**SET EXERCISE**: Include in the output exactly the lines from the opening of the data through the line containing "ribbon_t = 0.9; // [0.7:0.05:1.1]", and nothing more.
***
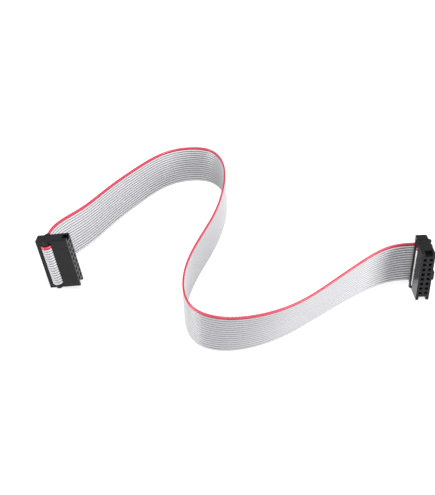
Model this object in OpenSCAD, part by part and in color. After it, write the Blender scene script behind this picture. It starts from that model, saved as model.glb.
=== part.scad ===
// Flat ribbon cable with an insulation-displacement socket crimped on each end.
// The cable stands on its lower edge in an S, and each socket stands on one of its short ends.
// Millimetres, +Z up, with the origin on the floor midway between the two sockets.

/* [Ribbon] */
// Number of conductors, two to each column of pins
conductors = 16; // [6:2:26]
// Thickness of the ribbon over its ridges
ribbon_t = 0.9; // [0.7:0.05:1.1]

/* [Socket body] */
// Pitch of the pins, both along and across the two rows
pitch = 2.54; // [2.45:0.01:2.8]
// Length of plastic beyond the centre of the last pin
end_margin = 3.55; // [3.3:0.05:4.5]
// Thickness of the socket across its two rows
socket_t = 5.8; // [5.6:0.1:7]
// Height of the body from its mating face to the ribbon
body_h = 7.4; // [7.2:0.1:9]
// Radius of the body's upright corners
corner_r = 0.4; // [0.2:0.05:0.8]
// Depth of the slot at each end of the mating face, along the mating direction
end_slot_z = 2.5; // [1:0.1:4]
// Length of that slot along the rows
end_slot_x = 1.7; // [0.8:0.1:1.8]
// Thickness of the walls beside it
end_wall = 1.3; // [1:0.1:1.6]

/* [Key] */
// Width of the polarising key
key_w = 4.2; // [3:0.1:5]
// Height of the key along the mating direction
key_h = 4; // [2:0.1:6]
// How far the key stands proud of the broad side
key_proud = 0.9; // [0.5:0.1:1.2]
// Radius of the triangle sunk beside pin 1, on the key's side
mark_r = 0.9; // [0.5:0.1:1.1]

/* [Pin cavities] */
// Side of the square hole for a pin
pin_hole = 0.9; // [0.75:0.05:1]
// Width of the funnel at the mating face
funnel_w = 1.5; // [1.2:0.05:1.7]
// Depth of the funnel
funnel_d = 0.6; // [0.3:0.05:0.9]
// Thickness of the floor that each pin passes through
floor_t = 1.3; // [1:0.1:1.6]

/* [Contacts] */
// Thickness of the contact strip
strip_t = 0.4; // [0.3:0.05:0.5]
// Width of the contact's shoulders
shoulder_w = 1.96; // [1.8:0.02:2]
// Height of the shoulders
shoulder_h = 0.9; // [0.6:0.1:1.2]
// Width across the two prongs that grip the pin
prongs_w = 1.6; // [1.4:0.05:1.7]
// Gap between the prongs where they grip
grip_gap = 0.5; // [0.3:0.05:0.6]
// Length of the prongs
prong_l = 3.8; // [3:0.1:4.1]
// Width across the two tines that pierce the ribbon
tines_w = 1.1; // [0.9:0.05:1.2]
// Width of the slot that holds the conductor
tine_slot = 0.28; // [0.2:0.02:0.36]
// Height that the tines rise above the ribbon
tine_rise = 1.3; // [0.8:0.1:1.6]

/* [Cover] */
// Thickness of the cover, which is also the inside of the ribbon's fold
cover_t = 3.1; // [2.8:0.1:4]
// How far the cover's round nose stands beyond the body's broad side
nose_proud = 0.65; // [0.4:0.05:1.2]

/* [Latches] */
// Width of the body's latch posts
post_w = 3; // [2:0.1:3.4]
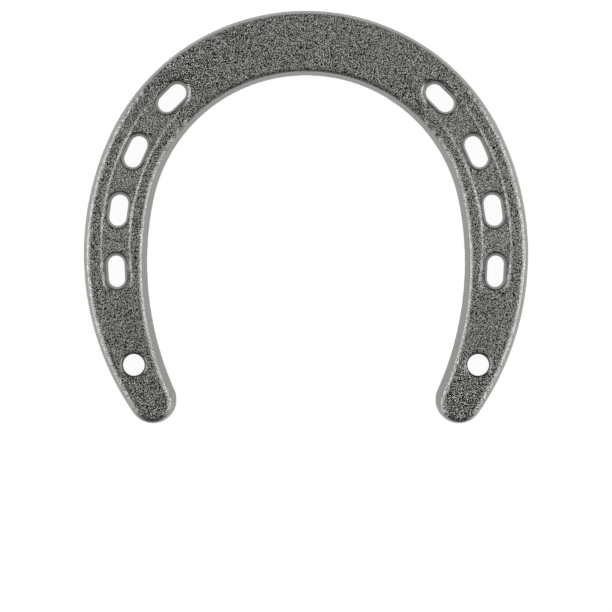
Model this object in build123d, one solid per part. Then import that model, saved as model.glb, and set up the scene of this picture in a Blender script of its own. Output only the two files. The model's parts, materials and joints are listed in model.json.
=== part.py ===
from build123d import *

import math
import os

# A cast-iron horseshoe, lying flat with its creased face up.
# Millimetres. +X runs across the shoe, +Y points to the toe, +Z is up.
# The origin is on the flat back, in the middle of the overall width and length.

THICKNESS = 9.0

# Plan of the back, right half. Both toe arcs are centred on the Y axis, the
# side and heel arcs follow on tangent, and one round tip joins the two edges.
TOE_OUTER_Y = 55.85
TOE_INNER_Y = 38.2
OUTER_TOE_RADIUS = 58.8
OUTER_TOE_SWEEP = 41.0
OUTER_SIDE_RADIUS = 57.4
OUTER_SIDE_SWEEP = 23.0
INNER_TOE_RADIUS = 42.0
INNER_TOE_SWEEP = 78.5
HEEL_TIP_X = 41.4
HEEL_TIP_Y = -49.35
HEEL_TIP_RADIUS = 6.5

# How far the walls lean in on their way from the back to the creased face. The
# inner wall leans more at the sides than at the toe. The round heel tip shrinks
# by its own lean and shifts, so that its inner side leans most, its end least.
OUTER_LEAN = 0.95
INNER_TOE_LEAN = 1.1
INNER_SIDE_LEAN = 1.45
HEEL_TIP_LEAN = 1.38
HEEL_TIP_SHIFT = (0.02, -1.02)

FACE_EDGE_RADIUS = 0.8
BACK_EDGE_RADIUS = 0.4

# Nail slots of the right side, from the toe to the heel: X, Y, how far the toe
# end of the slot leans over towards the middle of the shoe in degrees, length
# and width. The two slots near the toe are longer, and the last one is narrow.
NAIL_SLOTS = (
    (36.2, 32.1, 45.0, 8.8, 4.7),
    (46.0, 17.6, 24.0, 8.8, 4.65),
    (50.6, 1.8, 8.4, 8.5, 4.65),
    (51.2, -14.7, -3.0, 8.5, 4.4),
)
SLOT_THROAT_DEPTH = 3.5
SLOT_MOUTH_LEAN = 0.75

# The nail crease is a shallow channel that runs through the slots of one side.
CREASE_CENTRE = (-8.4, -7.9)
CREASE_ARC_RADIUS = 59.9
CREASE_TOE_ANGLE = 43.0
CREASE_HEEL_ANGLE = -8.5
CREASE_FLOOR_WIDTH = 6.4
CREASE_DEPTH = 0.5
CREASE_WALL_ANGLE = 45.0

# Round holes near the heel tips.
HEEL_HOLE_X = 46.5
HEEL_HOLE_Y = -40.0
HEEL_HOLE_RADIUS = 2.95
HEEL_HOLE_CHAMFER = 0.35


def polar(centre, radius, angle):
    """The point of a circle at an angle in degrees."""
    return centre + Vector(radius, 0).rotate(Axis.Z, angle)


def angle_of(vector):
    """The direction of a plan vector in degrees."""
    return math.degrees(math.atan2(vector.Y, vector.X))


def arc(centre, radius, start, end):
    """An arc that turns clockwise from the start angle down to the end angle."""
    return CenterArc((centre.X, centre.Y), radius, start, end - start).edge()


def heel_arc(start, angle, tip_centre, tip_radius, side):
    """The arc that leaves a point square to the given angle and touches the
    heel tip: side is 1 when it wraps around the tip, -1 when it passes it by."""
    inward = polar(Vector(), -1, angle)
    gap = start - tip_centre
    radius = (tip_radius**2 - gap.dot(gap)) / (2 * (gap.dot(inward) + side * tip_radius))
    centre = start + inward * radius
    tip_angle = angle_of((tip_centre - centre) * side)
    return arc(centre, radius, angle, angle_of(tip_centre - centre)), tip_angle


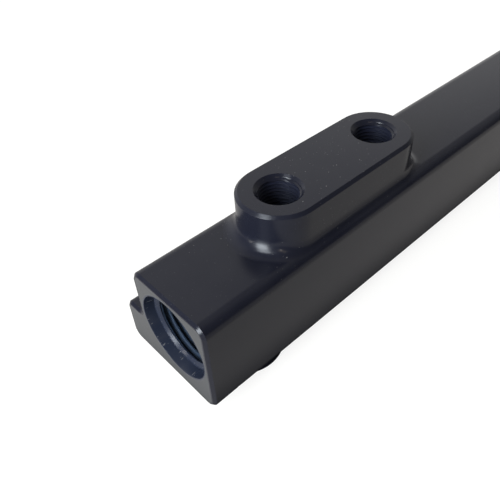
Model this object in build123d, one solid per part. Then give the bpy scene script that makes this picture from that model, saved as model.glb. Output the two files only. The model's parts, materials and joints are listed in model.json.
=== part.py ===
"""Billet fuel rail for a port-injected four-cylinder engine.

One machined bar of anodised aluminium. Millimetres, +X along the rail, +Y
towards the side with the ledge, +Z up. The origin is the middle of the box
around the rail, at the height of the injector boss faces it stands on.
"""
import os

from math import radians, tan

from build123d import *

# Bar section
block_width = 24.0
bar_height = 26.5
ledge_width = 6.4
ledge_height = 12.3
long_edge_radius = 2.8
ledge_edge_radius = 2.0
step_root_radius = 1.8
end_chamfer = 0.65

# Fuel gallery, in the middle of the block's width
gallery_diameter = 14.0
gallery_below_top = 12.0

# Injector outlets on the underside
outlet_count = 4
outlet_pitch = 111.76
outlet_end_distance = 18.5
outlet_boss_diameter = 20.0
outlet_boss_height = 3.6
outlet_boss_root_radius = 1.2
outlet_boss_chamfer = 0.4
pocket_diameter = 14.0
pocket_depth = 8.0
pocket_lead_in = 0.9
outlet_drill_diameter = 9.0

# Twin-port boss on top, near one end
top_boss_length = 51.4
top_boss_width = 19.4
top_boss_height = 9.8
top_boss_chamfer = 0.7
top_boss_root_radius = 3.5
top_port_end_distance = 31.8
top_port_spacing = 32.2

# Sensor ports in the top boss, M10 x 1
top_thread_diameter = 10.0
top_thread_depth = 11.0
top_rim_chamfer = 0.6
top_drill_diameter = 7.0

# Ports in both ends with an O-ring seat, 3/4-16
end_thread_diameter = 19.05
end_thread_depth = 11.5
end_rim_diameter = 20.6
end_seat_depth = 2.4
end_seat_angle = 12.0

# Tapped bracket holes in the ledge's outer face, M6
bracket_thread_diameter = 6.0
bracket_thread_depth = 9.0
bracket_rim_chamfer = 0.4

drill_point_angle = 118.0

# Places that follow from the sizes
rail_length = 2 * outlet_end_distance + (outlet_count - 1) * outlet_pitch
bar_width = block_width + ledge_width
near_x = -rail_length / 2
far_x = rail_length / 2
block_side_y = -bar_width / 2
ledge_face_y = bar_width / 2
gallery_y = block_side_y + block_width / 2
bar_bottom = outlet_boss_height
bar_top = bar_bottom + bar_height
gallery_z = bar_top - gallery_below_top
ledge_middle_z = bar_bottom + ledge_height / 2
top_boss_face = bar_top + top_boss_height
outlet_x = [near_x + outlet_end_distance + i * outlet_pitch for i in range(outlet_count)]
top_port_x = [near_x + top_port_end_distance + i * top_port_spacing for i in range(2)]
bracket_x = [(outlet_x[0] + outlet_x[1]) / 2, (outlet_x[-2] + outlet_x[-1]) / 2]


def drill_point(wide, narrow):
    """Length of the cone that a drill point leaves between two diameters."""
    return (wide - narrow) / 2 / tan(radians(drill_point_angle / 2))


def turned_tool(mouth, steps):
    """A cutter turned about the mouth plane's normal.

    Each step is (depth below the mouth, diameter). The first diameter also
    runs out past the mouth, and the last step closes the cutter.
    """
    clear = 1.0
    outline = [(0, clear), (steps[0][1] / 2, clear)]
    outline += [(diameter / 2, -depth) for depth, diameter in steps]
    if steps[-1][1] > 0:
        outline.append((0, -steps[-1][0]))
    half = Plane.XZ.location * make_face(Polyline(*outline, close=True))
    return mouth.location * revolve(half, Axis.Z)


def bar():
    """The section cut to length, with its long edges rounded and both ends chamfered."""
    corners = [
        (block_side_y, bar_bottom),
        (ledge_face_y, bar_bottom),
        (ledge_face_y, bar_bottom + ledge_height),
        (block_side_y + block_width, bar_bottom + ledge_height),
        (block_side_y + block_width, bar_top),
        (block_side_y, bar_top),
    ]
    radii = [
        long_edge_radius,
        long_edge_radius,
        ledge_edge_radius,
        step_root_radius,
        long_edge_radius,
        long_edge_radius,
    ]
    section = make_face(FilletPolyline(*corners, radius=radii, close=True))
    body = extrude(Plane.YZ.offset(near_x).location * section, rail_length)
    return chamfer(body.faces().filter_by(Axis.X).edges(), end_chamfer)


def add_boss(body, boss, root_radius):
    """Joins a boss to the body and rolls a root radius round it, over rounded edges too."""
    joined = body + boss
    return fillet(new_edges(body, boss, combined=joined), root_radius)


def top_boss():
    """The oblong boss with round ends, centred on the two sensor ports."""
    foot = bar_top - long_edge_radius
    middle = Location(((top_port_x[0] + top_port_x[1]) / 2, gallery_y, foot))
    outline = SlotOverall(top_boss_length, top_boss_width)
    boss = extrude(middle * outline, top_boss_face - foot)
    return chamfer(boss.faces().sort_by(Axis.Z)[-1].edges(), top_boss_chamfer)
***
**ANSWER BELOW**:
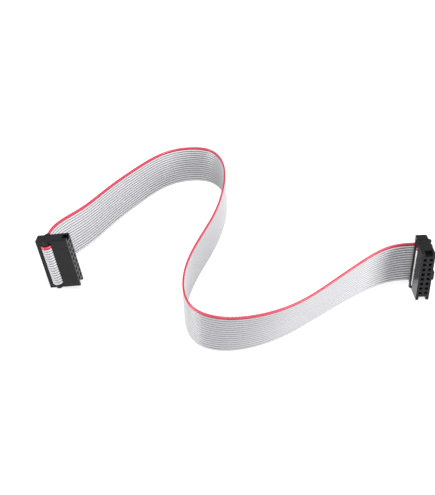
Model this object in OpenSCAD, part by part and in color. After it, write the Blender scene script behind this picture. It starts from that model, saved as model.glb.
=== part.scad ===
// Flat ribbon cable with an insulation-displacement socket crimped on each end.
// The cable stands on its lower edge in an S, and each socket stands on one of its short ends.
// Millimetres, +Z up, with the origin on the floor midway between the two sockets.

/* [Ribbon] */
// Number of conductors, two to each column of pins
conductors = 16; // [6:2:26]
// Thickness of the ribbon over its ridges
ribbon_t = 0.9; // [0.7:0.05:1.1]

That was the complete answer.